União Europeia ainda "insuficiente"
No índice independente Monitorização da Ação Climática (CAT, na sigla em inglês), a UE, que decidiu reduzir as emissões em 55% até 2030, surge na lista de países com metas insuficientes.
África penalizada pelas consequências
O Produto Interno Bruto do continente africano pode contrair-se até 30% até 2050 se não forem tomadas medidas. Segundo o presidente do Quénia, Huru Kenyatta, 676 milhões de euros em programas de adaptação às alterações climáticas teriam um retorno de 13,5 mil milhões por ano.

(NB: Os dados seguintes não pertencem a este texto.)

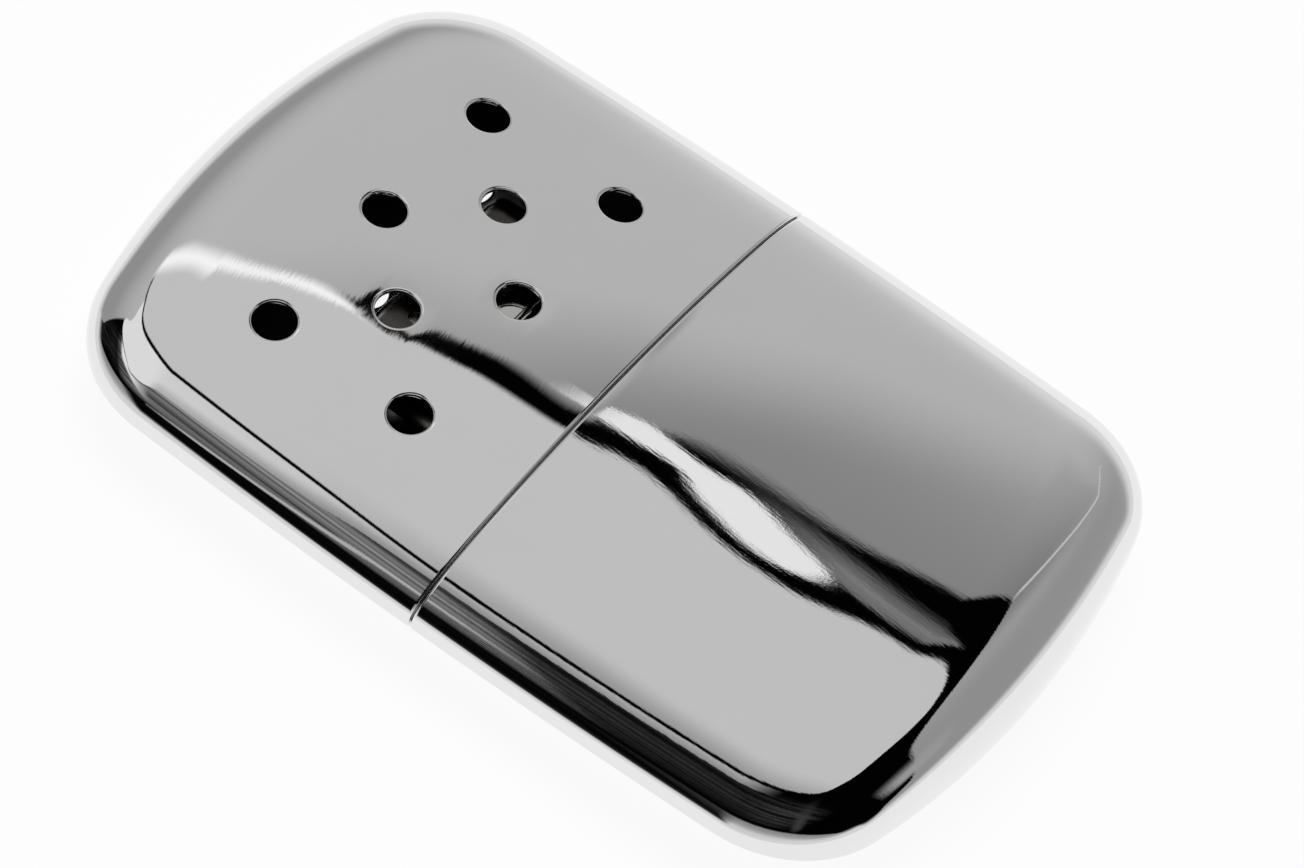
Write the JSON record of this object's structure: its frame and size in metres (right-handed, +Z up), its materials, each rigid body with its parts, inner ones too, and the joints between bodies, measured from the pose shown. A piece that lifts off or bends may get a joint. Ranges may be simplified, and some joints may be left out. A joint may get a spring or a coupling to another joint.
{
  "type": "catalytic hand warmer",
  "caption": "Pocket catalytic hand warmer: a crowned, mirror-bright fuel tank with a pull-off vented cover over a push-on burner, lying on its back.",
  "frame": {"origin": "under the middle of the body, on the surface that its flat back lies on", "axes": "+X along the body towards the cover's end, +Y across the body, +Z up through its thickness, out of its front face"},
  "size_m": [0.099, 0.067, 0.0136],
  "materials": {
    "chrome_shell": "mirror-polished chrome plate with faint hairlines",
    "tinned_steel": "satin drawn steel, tinned",
    "nickel_plate": "bright nickel plate, slightly heat-dulled at the slots",
    "steel_gauze": "woven wire, dull",
    "cotton": "loose cotton fibre",
    "felt": "dense wool felt",
    "glass_fibre": "grey platinum-coated glass fibre"
  },
  "bodies": {
    "tank": {"tank_shell": "chrome_shell", "tank_insert": "tinned_steel", "filler_neck": "tinned_steel", "neck_wick": "cotton", "felt_pad": "felt", "batting_front": "cotton", "batting_middle": "cotton", "batting_back": "cotton"},
    "cover": {"cover_shell": "chrome_shell"},
    "burner": {"burner_sleeve": "nickel_plate", "burner_housing": "nickel_plate", "burner_screen": "steel_gauze", "catalyst_mat": "glass_fibre"}
  },
  "joints": [
    {"name": "cover_pull", "type": "slide", "parent": "tank", "child": "cover", "axis": [1, 0, 0], "range_m": [0, 0.04]},
    {"name": "burner_pull", "type": "slide", "parent": "tank", "child": "burner", "axis": [1, 0, 0], "range_m": [0, 0.01]}
  ]
}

Esperadas 30 mil pessoas em Glasgow
Entre governantes, diplomatas e técnicos dos países, peritos, ambientalistas e empresas, são esperadas quase 30 mil pessoas na cimeira. A cerimónia inaugural decorre na segunda-feira. Os líderes farão os seus anúncios nesse dia e na terça-feira.
Xi Jinping, Putin e Bolsonaro ausentes
Não está confirmada a presença física dos presidentes da China, Xi Jinping, da Rússia, Vladimir Putin, e do Brasil, Jair Bolsonaro.